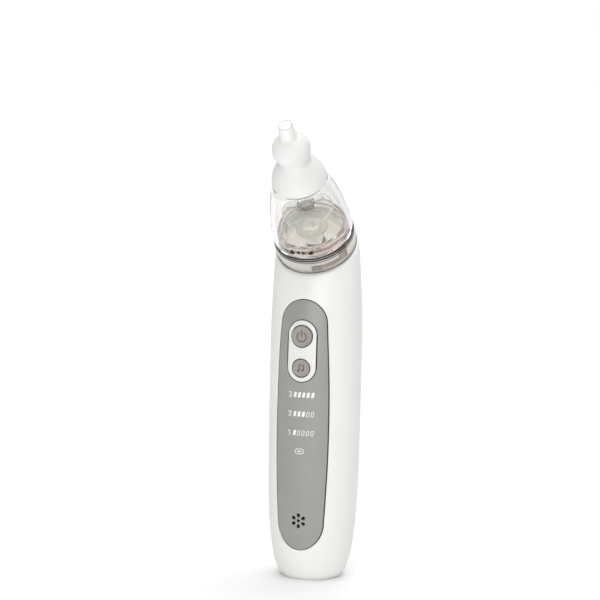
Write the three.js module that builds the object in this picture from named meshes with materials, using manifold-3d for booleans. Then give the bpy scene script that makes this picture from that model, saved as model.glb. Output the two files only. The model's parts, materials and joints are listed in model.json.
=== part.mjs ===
// Handheld electric nasal aspirator: a round white handle that stands on its flat base, a clear
// collecting cup locked onto the handle's tilted mouth, and a soft silicone nose tip on the cup.
// Millimetres. +Z is up, -Y is the front (the side with the buttons), and the origin is the
// centre of the flat base.

import * as THREE from 'three';
import { mergeVertices } from 'three/addons/utils/BufferGeometryUtils.js';
import Module from 'manifold-3d';

const wasm = await Module();
wasm.setup();

const { degToRad } = THREE.MathUtils;
const HALF_TURN = Math.PI;
const TURN = 2 * Math.PI;

// ---------------------------------------------------------------------------------------------
// Driving dimensions
// ---------------------------------------------------------------------------------------------

const GAP = 0.3; // clearance between a piece and the piece it rests on
const SMALL_SIDES = 8;
const MEDIUM_SIDES = 14;
const ROUND_SIDES = 24;
const BODY_SIDES = 32;
const BEYOND = 30; // farther from the handle's axis than its surface, for tools that cut through it

// Handle: round in section, necked in to the base, its top bent towards the front
const BODY_RADIUS = 20.15;
const NECK_IN = 6.2;
const NECK_IN_LENGTH = 14.5;
const BASE_CORNER = 1.45;
const BASE_CORNER_LENGTH = 1.8;
const WALL = 2.4;
const BEND_START = 100;
const MOUTH = new THREE.Vector3(0, -2.16, 146.4);
const MOUTH_TILT = degToRad(40.2);
const MOUTH_RADIUS = 18.5;
const LIP_RADIUS = 17.95;
const LIP_HEIGHT = 0.6;
const MOUTH_HOLE_RADIUS = 14.2;
const SPLIT_Y = 4; // plane where the front and rear shells meet
const BODY_LEVELS = [2, 6, 12, 20, 34, 58, BEND_START, 115, 126, 137];
const EXHAUST_SLOTS = { x: [-3, 0, 3], halfWidth: 0.6, low: 126, high: 132 };

// Screws that hold the shells together, driven in from the rear
const SHELL_SCREWS = [
  { x: -8.5, z: 8.6 },
  { x: 8.5, z: 8.6 },
  { x: -11.5, z: 133 },
  { x: 11.5, z: 133 },
];
const SCREW = { head: 2, headLength: 1.4, shaft: 0.95, length: 10 };
const SCREW_SEAT_Y = 8;
const SCREW_HOLE_RADIUS = SCREW.shaft + GAP;
const BOSS_RADIUS = 2.7;
const BOSS_REACH = 18;

// Control panel, bezel and buttons on the front
const PANEL_TOP = { z: 114, halfWidth: 10.2, height: 10.3 };
const PANEL_BOTTOM = { z: 26.8, halfWidth: 10.3, height: 12.4 };
const PANEL_BOW = 13.15;
const PANEL_THICKNESS = 1.1;
const PANEL_INSET = 0.05;
const PANEL_FIT = 0.25; // clearance round the panel and round the bezel
const RECESS_DEPTH = PANEL_THICKNESS + GAP;
const BEZEL = { z: 102.15, halfWidth: 6.4, halfHeight: 13.35, proud: 0.3 };
const POWER = { z: 108.6, radius: 4.55 };
const MUSIC = { z: 94.8, radius: 3.8 };
const BUTTON_TOP = BODY_RADIUS + 0.5; // in front of the handle's axis
const BUTTON_FOOT = 16.5;
const BUTTON_RIM = 0.4;
const INSIDE_FRONT = 14; // in front of the axis, behind the front wall
const LEVEL_LIGHT_Z = [83.1, 74.7, 66.4];
const CHARGE_LIGHT_Z = 58.3;
const LIGHT_HOLE_RADIUS = 1.2;
const SPEAKER_Z = 27.5;
const PETAL_COUNT = 6;
const PETAL_RING_RADIUS = 2.4;
const PETAL_RADIUS = 0.7;

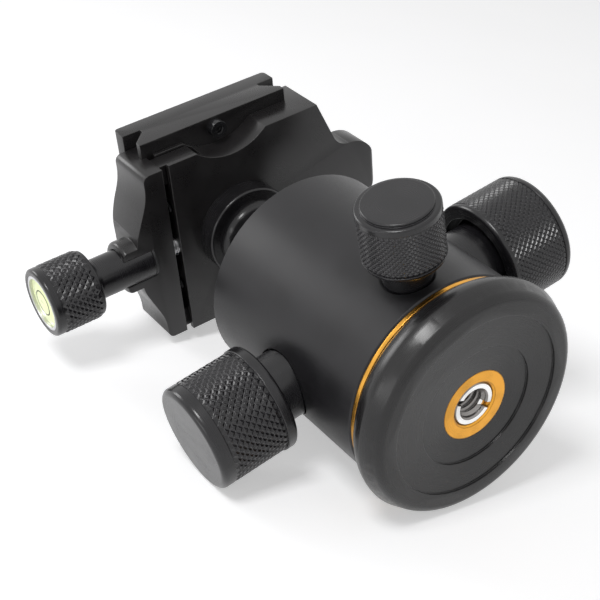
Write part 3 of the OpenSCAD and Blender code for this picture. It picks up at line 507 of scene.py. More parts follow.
class Shelf:
    """The finishes of this head."""

    # On the black finishes the lighter edge colour is wear with painted edge highlights.
    HOUSING = Finish(
        slot="housing_black", colour=(0.011, 0.0105, 0.012), wear_and_painted_light_colour=(0.05, 0.048, 0.052),
        smooth=0.34, rough=0.46, metallic=0.0, grain=Grain.BLASTED,
        grain_size=0.28, relief=0.006, level=0.4,
    )
    BASE = Finish(
        slot="base_black", colour=(0.011, 0.0105, 0.011), wear_and_painted_light_colour=(0.06, 0.058, 0.06),
        smooth=0.22, rough=0.32, metallic=0.0, grain=Grain.TURNED,
        grain_size=0.22, relief=0.0025, level=0.45,
    )
    # The pale edge colour of the knurl paints glints on the diamonds' edges, with wear.
    KNURL = Finish(
        slot="knob_black", colour=(0.008, 0.0075, 0.009), wear_and_painted_light_colour=(0.17, 0.165, 0.175),
        smooth=0.16, rough=0.26, metallic=0.0, grain=Grain.MOULDED,
        grain_size=0.2, relief=0.002, edge_round=0.12, wear_and_painted_light_share=0.7,
    )
    KNOB = Finish(
        slot="knob_black", colour=(0.010, 0.0095, 0.011), wear_and_painted_light_colour=(0.07, 0.068, 0.072),
        smooth=0.2, rough=0.3, metallic=0.0, grain=Grain.TURNED,
        grain_size=0.2, relief=0.003,
    )
    CLAMP = Finish(
        slot="clamp_black", colour=(0.012, 0.011, 0.0115), wear_and_painted_light_colour=(0.09, 0.087, 0.085),
        smooth=0.26, rough=0.36, metallic=0.0, grain=Grain.BLASTED,
        grain_size=0.3, relief=0.003, wear_and_painted_light_share=0.6,
    )
    # On the orange finishes the dark edge colour is a painted shadow gap round the flange and the ring.
    ORANGE = Finish(
        slot="orange_anodised", colour=(0.76, 0.36, 0.05), wear_and_painted_light_colour=(0.06, 0.022, 0.01),
        smooth=0.2, rough=0.36, metallic=1.0, grain=Grain.TURNED,
        grain_size=0.16, relief=0.004, edge_round=0.42, wear_and_painted_light_share=1.0,
    )
    RING = Finish(
        slot="orange_anodised", colour=(0.72, 0.36, 0.06), wear_and_painted_light_colour=(0.08, 0.035, 0.015),
        smooth=0.16, rough=0.3, metallic=1.0, grain=Grain.TURNED,
        grain_size=0.16, relief=0.004, edge_round=0.4, wear_and_painted_light_share=1.0,
    )
    INSERT = Finish(
        slot="insert_steel", colour=(0.90, 0.90, 0.89), wear_and_painted_light_colour=(0.95, 0.95, 0.94),
        smooth=0.12, rough=0.24, metallic=1.0, grain=Grain.TURNED,
        grain_size=0.16, relief=0.002, wear_and_painted_light_share=0.3,
    )
    # Darker steel for the threaded bore: painted shade for the dark inside of the hole.
    BORE_PAINTED_SHADE = Finish(
        slot="insert_steel", colour=(0.26, 0.25, 0.24), wear_and_painted_light_colour=(0.5, 0.48, 0.46),
        smooth=0.2, rough=0.34, metallic=1.0, grain=Grain.TURNED,
        grain_size=0.16, relief=0.003, wear_and_painted_light_share=0.3,
    )
    SCREW = Finish(
        slot="screw_steel", colour=(0.6, 0.6, 0.61), wear_and_painted_light_colour=(0.8, 0.8, 0.8),
        smooth=0.22, rough=0.36, metallic=1.0, grain=Grain.TURNED,
        grain_size=0.18, relief=0.003, wear_and_painted_light_share=0.4,
    )
    BLUED = Finish(
        slot="screw_steel", colour=(0.02, 0.02, 0.022), wear_and_painted_light_colour=(0.12, 0.12, 0.12),
        smooth=0.2, rough=0.32, metallic=0.3, grain=Grain.TURNED,
        grain_size=0.18, relief=0.003, wear_and_painted_light_share=0.4,
    )
    ALLOY = Finish(
        slot="bare_alloy", colour=(0.62, 0.62, 0.64), wear_and_painted_light_colour=(0.8, 0.8, 0.82),
        smooth=0.26, rough=0.42, metallic=1.0, grain=Grain.TURNED,
        grain_size=0.18, relief=0.004, wear_and_painted_light_share=0.4,
    )
    BALL = Finish(
        slot="ball_alloy", colour=(0.010, 0.0095, 0.0105), wear_and_painted_light_colour=(0.05, 0.05, 0.053),
        smooth=0.2, rough=0.3, metallic=0.0, grain=Grain.TURNED,
        grain_size=0.2, relief=0.002, wear_and_painted_light_share=0.2, level=0.45,
    )
    PLASTIC = Finish(
        slot="slide_plastic", colour=(0.8, 0.79, 0.74), wear_and_painted_light_colour=(0.85, 0.84, 0.8),
        smooth=0.42, rough=0.55, metallic=0.0, grain=Grain.MOULDED,
        grain_size=0.4, relief=0.004, wear_and_painted_light_share=0.2,
    )
    DARK_PLASTIC = Finish(
        slot="slide_plastic", colour=(0.02, 0.02, 0.021), wear_and_painted_light_colour=(0.05, 0.05, 0.05),
        smooth=0.42, rough=0.55, metallic=0.0, grain=Grain.MOULDED,
        grain_size=0.4, relief=0.004, wear_and_painted_light_share=0.2,
    )
    RUBBER = Finish(
        slot="pad_rubber", colour=(0.024, 0.024, 0.025), wear_and_painted_light_colour=(0.05, 0.05, 0.05),
        smooth=0.62, rough=0.82, metallic=0.0, grain=Grain.MOULDED,
        grain_size=0.25, relief=0.02, wear_and_painted_light_share=0.3,
    )
    # Both fillings carry a painted glow.
    FLUID = Fluid(slot="level_fluid", colour=(0.86, 0.92, 0.56), clear=0.3, painted_glow=0.25)
    AIR = Fluid(slot="level_air", colour=(0.95, 0.98, 0.84), clear=0.5, painted_glow=0.22)


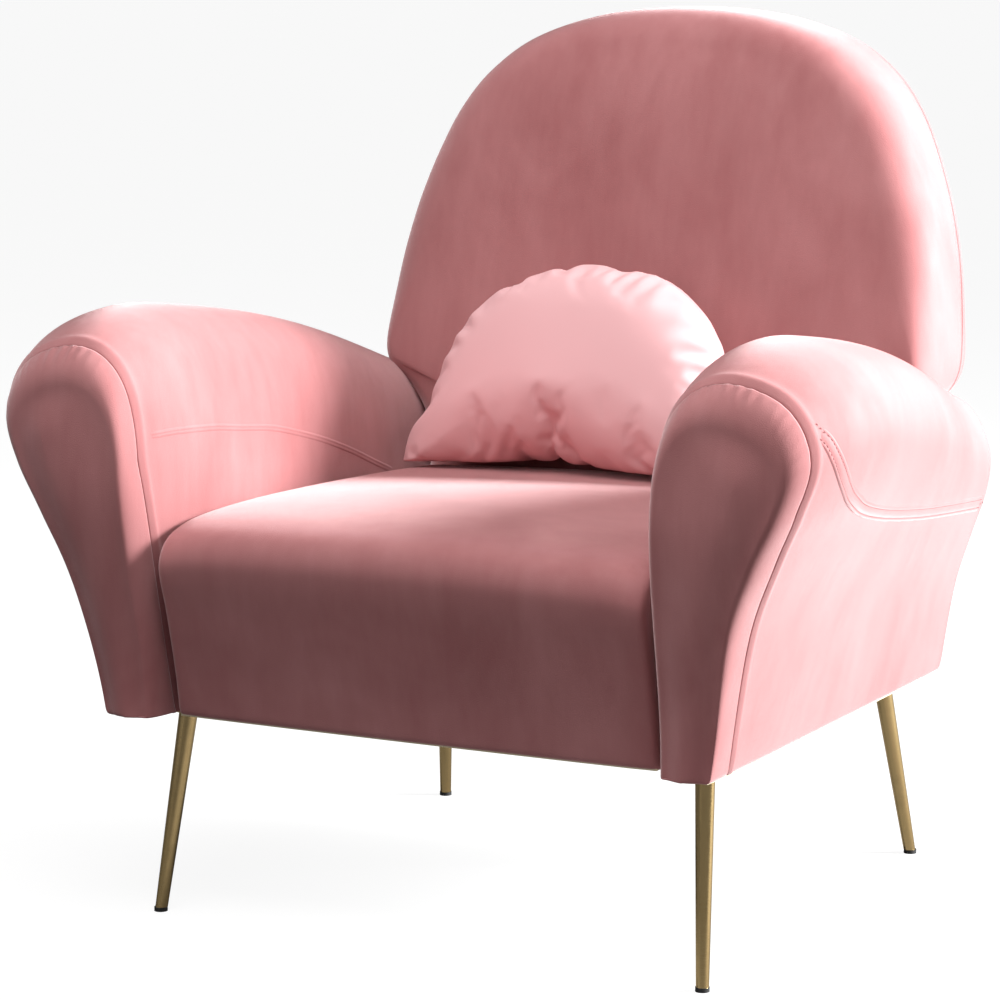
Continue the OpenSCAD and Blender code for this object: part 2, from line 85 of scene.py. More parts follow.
# Points well inside an arm's body and nose, for turning faces outwards.
ARM_HEART_X = 325 * MM
ARM_HEART_Z = 380 * MM
ARM_BODY_Y = -50 * MM
ARM_NOSE_Y = -250 * MM
# Rings that round off the arm's rear end, as (distance before the end, inset), and the outline's
# steps over which the inset grows.
ARM_TAIL = [(20 * MM, 3 * MM), (8 * MM, 10 * MM), (1 * MM, 24 * MM)]
TAIL_INSET_RUN = 3
# The plane of the seam round the arm's front panel: its y at the underside, and (height, y) higher up.
SEAM_LOW_Y = -294 * MM
SEAM_HIGH = (445 * MM, -345 * MM)
# Topstitched seams across the arm's outer and inner faces, as (y, z) in millimetres.
OUTER_YOKE = [(-337, 520), (-332, 512), (-325, 504), (-316, 491), (-301, 476), (-281, 461), (-254, 446),
              (-205, 430), (-120, 413), (2, 396), (107, 385), (205, 376), (234, 374)]
INNER_YOKE = [(-340, 467), (-310, 468), (-286, 468), (-231, 465), (-181, 459), (-129, 453), (-85, 444),
              (-26, 429), (30, 411), (75, 394), (125, 376)]

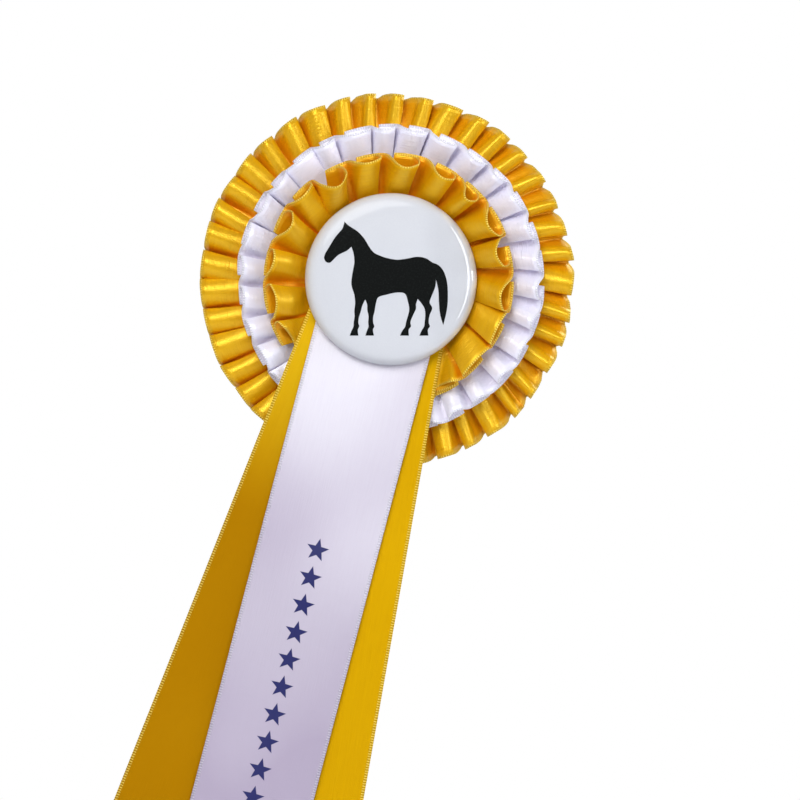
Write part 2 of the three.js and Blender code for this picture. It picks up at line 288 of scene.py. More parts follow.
def stitches(w, along, across, width):
    """1 in the selvedge along both edges, and 1 on each picot."""
    from_edge = w.math("MINIMUM", across, width - across)
    selvedge = 1 - from_edge.smooth(*SELVEDGE)
    wave = w.math("SINE", along * (2 * math.pi / STITCH)) * 0.5 + 0.5
    return selvedge, wave.smooth(0.25, 0.75)

# %% Satin
def satin(name, body, deep, fold, shade, edge, gleam, width, roughness, shine=0.0, ior=1.8,
          level=1.0, grain=1.0, shade_patches=0.0, stitching=1.0, shade_drift=0.0, fully_shaded_at=150, ink=None):
    """Body and deep are the cloth's light and dark threads, fold the colour of the painted shade
    down in the folds, edge that of the stitches, and gleam tints the shine. Shade is the colour of
    painted shade, laid on in slow blotches as much as shade_patches says, and as a darkening down a
    tail as much as shade_drift says, which is full after fully_shaded_at mm. Grain is how coarse
    the weave feels, stitching how much the picots show, and ink a rule for where the ribbon is
    printed."""
    def surface(w):
        uv = w.node("ShaderNodeUVMap", {"uv_map": "ribbon"})
        along = uv.part(0)
        across = uv.part(1)
        folded = w.node("ShaderNodeAttribute", {"attribute_name": "fold"}, output=2)
        thread, slub, twill = woven(w, along, across)
        selvedge, picot = stitches(w, along, across, width)
        lit = (thread - 0.5) * 0.6 + (slub - 0.5) * 0.4 + (twill - 0.5) * 0.10 + 0.62
        colour = lit.smooth(0.1, 0.9).mix(rgb(*deep), rgb(*body))
        # Painted shade: slow blotches, and a darkening down a tail's length, take the colour
        # towards shade.
        shade_patch = uv.noise(0.02, 0.0).smooth(0.3, 0.75)
        shaded = w.math("MINIMUM", shade_patch * shade_patches + along.smooth(0, fully_shaded_at) * shade_drift, 1.0)
        colour = shaded.mix(colour, rgb(*shade))
        # Painted shade: deep in a fold and near the sewn edge, the colour goes over to the redder
        # fold colour.
        colour = folded.mix(colour, rgb(*fold))
        raised = selvedge * picot * 0.85 * stitching * (1 - folded * 0.5)
        colour = raised.mix(colour, rgb(*edge))
        between = selvedge * (1 - picot) * 0.45 * stitching
        colour = between.mix(colour, rgb(*[tone * 0.6 for tone in deep]))
        if ink:
            colour = ink(w, along, across).mix(colour, rgb(*NAVY))
        rough = roughness + (slub - 0.5) * 0.10 + selvedge * 0.2
        relief = (thread * 0.22 + twill * 0.02) * grain + selvedge * (picot * 0.14 + 0.06)
        return {"Base Color": colour, "Roughness": rough, "Normal": relief.bump(1.0, MM)}
    return material(name, {"Base Color": rgb(*body), "Specular IOR Level": level, "IOR": ior,
                           "Metallic": shine, "Specular Tint": rgb(*gleam)}, surface)

# %% [markdown]
# The same gold ribbon gets lighter colours in a pleat and darker copies of them on a tail: the
# tails' darker colours are painted shade, for flat ribbon that shows no shine. The left tail has
# painted light at its top, where it bends over the pleats, and painted shade that deepens down its
# length. A colour that differs in only one or two places is made from the one before it, so that
# what they share stays shared.

# %% The ribbons' colours
# fold is the colour of painted shade in folds; shade that of painted shade in blotches and down a
# tail.
GOLD = dict(body=(0.76, 0.40, 0.002), deep=(0.64, 0.285, 0.001), fold=(0.78, 0.19, 0.0005),
            shade=(0.44, 0.19, 0.001), edge=(1.0, 0.78, 0.16), gleam=(1.0, 0.92, 0.15))
# Painted shade: the tails' gold is a darker copy of the pleats' gold.
SHADED_TAIL_GOLD = dict(GOLD, body=(0.63, 0.345, 0.001), deep=(0.57, 0.295, 0.001),
                 gleam=(1.0, 0.9, 0.04))
# Painted light and shade: the left tail's gold is lighter at its top and darker down its length.
LIT_AND_SHADED_TAIL_GOLD = dict(SHADED_TAIL_GOLD, body=(0.70, 0.42, 0.006), deep=(0.62, 0.35, 0.004),
                shade=(0.385, 0.163, 0.0004))
WHITE = dict(body=(0.88, 0.875, 1.0), deep=(0.83, 0.825, 0.98), fold=(0.80, 0.745, 0.90),
             shade=(0.44, 0.39, 0.50), edge=(0.95, 0.95, 1.0), gleam=(0.94, 0.96, 1.0))
# Painted shade: the tails' white is a darker copy of the pleats' white.
SHADED_TAIL_WHITE = dict(WHITE, body=(0.78, 0.765, 0.83), deep=(0.72, 0.69, 0.77),
                  shade=(0.41, 0.355, 0.47))
NAVY = (0.012, 0.014, 0.11)
PLEATED = 25  # mm, the width of the ribbon in the rings
TAIL = 40  # mm, the width of a tail
HANGING = dict(width=TAIL, roughness=0.42, ior=1.4, level=0.6, grain=0.3)

gold_pleats = satin("gold satin, narrow", width=PLEATED, roughness=0.33, shine=0.15, grain=0.7,
                    **GOLD)
white_pleats = satin("white satin, narrow", width=PLEATED, roughness=0.30, **WHITE)
# The tails' satin carries painted shade in blotches; the left tail's also darkens down its length.
gold_tail = satin("gold satin, wide", shade_patches=0.1, stitching=0.7, **HANGING, **SHADED_TAIL_GOLD)
lit_and_shaded_gold_tail = satin("gold satin, wide, lit and shaded", shade_patches=0.1, stitching=0.7, shade_drift=1.0, fully_shaded_at=100,
                      **HANGING, **LIT_AND_SHADED_TAIL_GOLD)
print("ribbon widths (mm):", PLEATED, TAIL)

# %% [markdown]
# ## Pleated rings
# Each ring is one long strip of ribbon, folded into knife pleats and sewn down along one edge. A
# pleat has three layers: the front panel that is seen, a layer that runs back under it from the
# rolled fold at its clockwise end, and a third that runs forward again to become the next panel.
#
# One pleat could be modelled and repeated, but then all would be alike. A cloth simulation would
# lose the even spacing that the stitches hold. So a strip is moved by a rule instead, and each
# pleat has a few numbers of its own. The profile of one pleat is given below as points across the
# pleats: how far along the ring, in pitches, and how high in the fold, from 0 at the back to 1 at
# the front.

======

### WORK TO COMPLETE
Extract every line from the records above that contains the word "More".

### SOLUTION TO THE PROBLEM
Write part 3 of the OpenSCAD and Blender code for this picture. It picks up at line 507 of scene.py. More parts follow.
Continue the OpenSCAD and Blender code for this object: part 2, from line 85 of scene.py. More parts follow.
Write part 2 of the three.js and Blender code for this picture. It picks up at line 288 of scene.py. More parts follow.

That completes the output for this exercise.